--- START OF Data excerpt ---

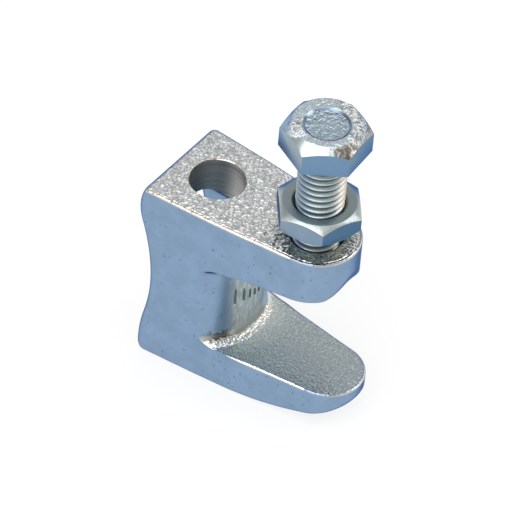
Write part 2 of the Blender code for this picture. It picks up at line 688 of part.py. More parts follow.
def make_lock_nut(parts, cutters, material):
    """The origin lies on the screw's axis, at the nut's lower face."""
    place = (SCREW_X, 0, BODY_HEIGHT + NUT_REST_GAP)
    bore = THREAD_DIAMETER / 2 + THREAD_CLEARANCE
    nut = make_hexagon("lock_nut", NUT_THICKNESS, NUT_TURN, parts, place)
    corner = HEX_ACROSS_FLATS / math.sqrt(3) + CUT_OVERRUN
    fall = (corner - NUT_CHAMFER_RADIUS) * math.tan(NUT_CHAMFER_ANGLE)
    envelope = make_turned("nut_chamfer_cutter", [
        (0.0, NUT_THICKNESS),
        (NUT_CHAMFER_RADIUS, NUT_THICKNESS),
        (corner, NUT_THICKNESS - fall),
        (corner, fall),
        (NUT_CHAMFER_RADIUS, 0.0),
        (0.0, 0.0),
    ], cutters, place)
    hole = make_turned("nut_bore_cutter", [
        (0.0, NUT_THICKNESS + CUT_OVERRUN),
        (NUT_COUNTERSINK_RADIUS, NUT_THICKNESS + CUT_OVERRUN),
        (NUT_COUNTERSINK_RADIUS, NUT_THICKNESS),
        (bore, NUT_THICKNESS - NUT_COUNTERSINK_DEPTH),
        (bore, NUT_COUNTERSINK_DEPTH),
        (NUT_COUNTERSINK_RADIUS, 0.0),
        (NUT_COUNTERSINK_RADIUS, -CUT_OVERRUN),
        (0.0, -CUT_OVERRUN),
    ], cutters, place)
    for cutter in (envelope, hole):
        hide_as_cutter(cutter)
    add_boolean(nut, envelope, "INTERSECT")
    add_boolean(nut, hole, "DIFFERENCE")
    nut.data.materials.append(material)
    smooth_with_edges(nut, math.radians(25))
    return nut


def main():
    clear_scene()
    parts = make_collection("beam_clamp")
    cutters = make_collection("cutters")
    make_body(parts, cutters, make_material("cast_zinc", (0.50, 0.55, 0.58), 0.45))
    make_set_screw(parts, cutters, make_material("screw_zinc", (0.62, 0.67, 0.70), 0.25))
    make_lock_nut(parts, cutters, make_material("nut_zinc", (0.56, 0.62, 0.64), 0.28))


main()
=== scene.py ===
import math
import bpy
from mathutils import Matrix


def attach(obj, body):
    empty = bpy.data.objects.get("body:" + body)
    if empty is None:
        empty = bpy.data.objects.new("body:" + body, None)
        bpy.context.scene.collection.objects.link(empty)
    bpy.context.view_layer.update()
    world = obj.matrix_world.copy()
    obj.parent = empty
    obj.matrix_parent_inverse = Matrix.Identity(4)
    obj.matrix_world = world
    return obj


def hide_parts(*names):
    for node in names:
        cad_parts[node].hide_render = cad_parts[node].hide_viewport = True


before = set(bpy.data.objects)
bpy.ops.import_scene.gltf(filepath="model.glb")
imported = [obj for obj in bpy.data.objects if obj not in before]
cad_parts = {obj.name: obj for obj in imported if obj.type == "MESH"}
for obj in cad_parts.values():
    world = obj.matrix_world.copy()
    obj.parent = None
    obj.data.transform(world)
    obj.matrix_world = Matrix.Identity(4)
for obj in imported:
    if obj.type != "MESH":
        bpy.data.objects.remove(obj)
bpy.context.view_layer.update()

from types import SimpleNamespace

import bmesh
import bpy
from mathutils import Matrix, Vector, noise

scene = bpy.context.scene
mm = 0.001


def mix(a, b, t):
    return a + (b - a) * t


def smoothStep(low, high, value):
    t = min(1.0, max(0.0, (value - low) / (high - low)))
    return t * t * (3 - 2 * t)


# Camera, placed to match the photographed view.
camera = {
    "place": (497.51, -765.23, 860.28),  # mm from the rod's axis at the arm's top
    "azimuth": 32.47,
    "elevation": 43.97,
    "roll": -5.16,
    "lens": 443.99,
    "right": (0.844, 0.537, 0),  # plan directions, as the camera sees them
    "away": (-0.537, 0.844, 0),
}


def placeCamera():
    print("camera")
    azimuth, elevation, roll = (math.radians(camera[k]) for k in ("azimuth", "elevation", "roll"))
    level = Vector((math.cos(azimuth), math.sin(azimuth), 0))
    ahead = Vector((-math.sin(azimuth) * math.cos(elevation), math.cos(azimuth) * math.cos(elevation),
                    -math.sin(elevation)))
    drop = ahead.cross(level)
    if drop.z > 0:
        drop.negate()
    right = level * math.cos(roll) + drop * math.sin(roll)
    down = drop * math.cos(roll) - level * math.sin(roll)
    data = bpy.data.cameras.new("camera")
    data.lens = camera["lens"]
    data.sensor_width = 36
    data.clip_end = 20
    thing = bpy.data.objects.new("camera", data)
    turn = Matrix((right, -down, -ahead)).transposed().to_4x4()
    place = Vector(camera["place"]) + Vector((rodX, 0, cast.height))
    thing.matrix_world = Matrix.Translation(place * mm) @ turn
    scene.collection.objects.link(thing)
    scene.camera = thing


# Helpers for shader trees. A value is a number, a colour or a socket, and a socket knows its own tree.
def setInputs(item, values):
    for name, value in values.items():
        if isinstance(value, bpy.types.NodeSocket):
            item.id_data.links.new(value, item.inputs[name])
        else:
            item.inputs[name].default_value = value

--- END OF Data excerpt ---

#### Task prompt:
Give the complete listing a second time, exactly as it reads.

#### Reply:
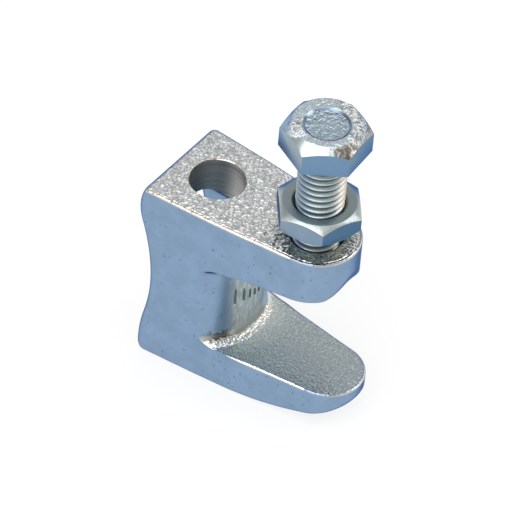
Write part 2 of the Blender code for this picture. It picks up at line 688 of part.py. More parts follow.
def make_lock_nut(parts, cutters, material):
    """The origin lies on the screw's axis, at the nut's lower face."""
    place = (SCREW_X, 0, BODY_HEIGHT + NUT_REST_GAP)
    bore = THREAD_DIAMETER / 2 + THREAD_CLEARANCE
    nut = make_hexagon("lock_nut", NUT_THICKNESS, NUT_TURN, parts, place)
    corner = HEX_ACROSS_FLATS / math.sqrt(3) + CUT_OVERRUN
    fall = (corner - NUT_CHAMFER_RADIUS) * math.tan(NUT_CHAMFER_ANGLE)
    envelope = make_turned("nut_chamfer_cutter", [
        (0.0, NUT_THICKNESS),
        (NUT_CHAMFER_RADIUS, NUT_THICKNESS),
        (corner, NUT_THICKNESS - fall),
        (corner, fall),
        (NUT_CHAMFER_RADIUS, 0.0),
        (0.0, 0.0),
    ], cutters, place)
    hole = make_turned("nut_bore_cutter", [
        (0.0, NUT_THICKNESS + CUT_OVERRUN),
        (NUT_COUNTERSINK_RADIUS, NUT_THICKNESS + CUT_OVERRUN),
        (NUT_COUNTERSINK_RADIUS, NUT_THICKNESS),
        (bore, NUT_THICKNESS - NUT_COUNTERSINK_DEPTH),
        (bore, NUT_COUNTERSINK_DEPTH),
        (NUT_COUNTERSINK_RADIUS, 0.0),
        (NUT_COUNTERSINK_RADIUS, -CUT_OVERRUN),
        (0.0, -CUT_OVERRUN),
    ], cutters, place)
    for cutter in (envelope, hole):
        hide_as_cutter(cutter)
    add_boolean(nut, envelope, "INTERSECT")
    add_boolean(nut, hole, "DIFFERENCE")
    nut.data.materials.append(material)
    smooth_with_edges(nut, math.radians(25))
    return nut


def main():
    clear_scene()
    parts = make_collection("beam_clamp")
    cutters = make_collection("cutters")
    make_body(parts, cutters, make_material("cast_zinc", (0.50, 0.55, 0.58), 0.45))
    make_set_screw(parts, cutters, make_material("screw_zinc", (0.62, 0.67, 0.70), 0.25))
    make_lock_nut(parts, cutters, make_material("nut_zinc", (0.56, 0.62, 0.64), 0.28))


main()
=== scene.py ===
import math
import bpy
from mathutils import Matrix


def attach(obj, body):
    empty = bpy.data.objects.get("body:" + body)
    if empty is None:
        empty = bpy.data.objects.new("body:" + body, None)
        bpy.context.scene.collection.objects.link(empty)
    bpy.context.view_layer.update()
    world = obj.matrix_world.copy()
    obj.parent = empty
    obj.matrix_parent_inverse = Matrix.Identity(4)
    obj.matrix_world = world
    return obj


def hide_parts(*names):
    for node in names:
        cad_parts[node].hide_render = cad_parts[node].hide_viewport = True


before = set(bpy.data.objects)
bpy.ops.import_scene.gltf(filepath="model.glb")
imported = [obj for obj in bpy.data.objects if obj not in before]
cad_parts = {obj.name: obj for obj in imported if obj.type == "MESH"}
for obj in cad_parts.values():
    world = obj.matrix_world.copy()
    obj.parent = None
    obj.data.transform(world)
    obj.matrix_world = Matrix.Identity(4)
for obj in imported:
    if obj.type != "MESH":
        bpy.data.objects.remove(obj)
bpy.context.view_layer.update()

from types import SimpleNamespace

import bmesh
import bpy
from mathutils import Matrix, Vector, noise

scene = bpy.context.scene
mm = 0.001


def mix(a, b, t):
    return a + (b - a) * t


def smoothStep(low, high, value):
    t = min(1.0, max(0.0, (value - low) / (high - low)))
    return t * t * (3 - 2 * t)


# Camera, placed to match the photographed view.
camera = {
    "place": (497.51, -765.23, 860.28),  # mm from the rod's axis at the arm's top
    "azimuth": 32.47,
    "elevation": 43.97,
    "roll": -5.16,
    "lens": 443.99,
    "right": (0.844, 0.537, 0),  # plan directions, as the camera sees them
    "away": (-0.537, 0.844, 0),
}


def placeCamera():
    print("camera")
    azimuth, elevation, roll = (math.radians(camera[k]) for k in ("azimuth", "elevation", "roll"))
    level = Vector((math.cos(azimuth), math.sin(azimuth), 0))
    ahead = Vector((-math.sin(azimuth) * math.cos(elevation), math.cos(azimuth) * math.cos(elevation),
                    -math.sin(elevation)))
    drop = ahead.cross(level)
    if drop.z > 0:
        drop.negate()
    right = level * math.cos(roll) + drop * math.sin(roll)
    down = drop * math.cos(roll) - level * math.sin(roll)
    data = bpy.data.cameras.new("camera")
    data.lens = camera["lens"]
    data.sensor_width = 36
    data.clip_end = 20
    thing = bpy.data.objects.new("camera", data)
    turn = Matrix((right, -down, -ahead)).transposed().to_4x4()
    place = Vector(camera["place"]) + Vector((rodX, 0, cast.height))
    thing.matrix_world = Matrix.Translation(place * mm) @ turn
    scene.collection.objects.link(thing)
    scene.camera = thing


# Helpers for shader trees. A value is a number, a colour or a socket, and a socket knows its own tree.
def setInputs(item, values):
    for name, value in values.items():
        if isinstance(value, bpy.types.NodeSocket):
            item.id_data.links.new(value, item.inputs[name])
        else:
            item.inputs[name].default_value = value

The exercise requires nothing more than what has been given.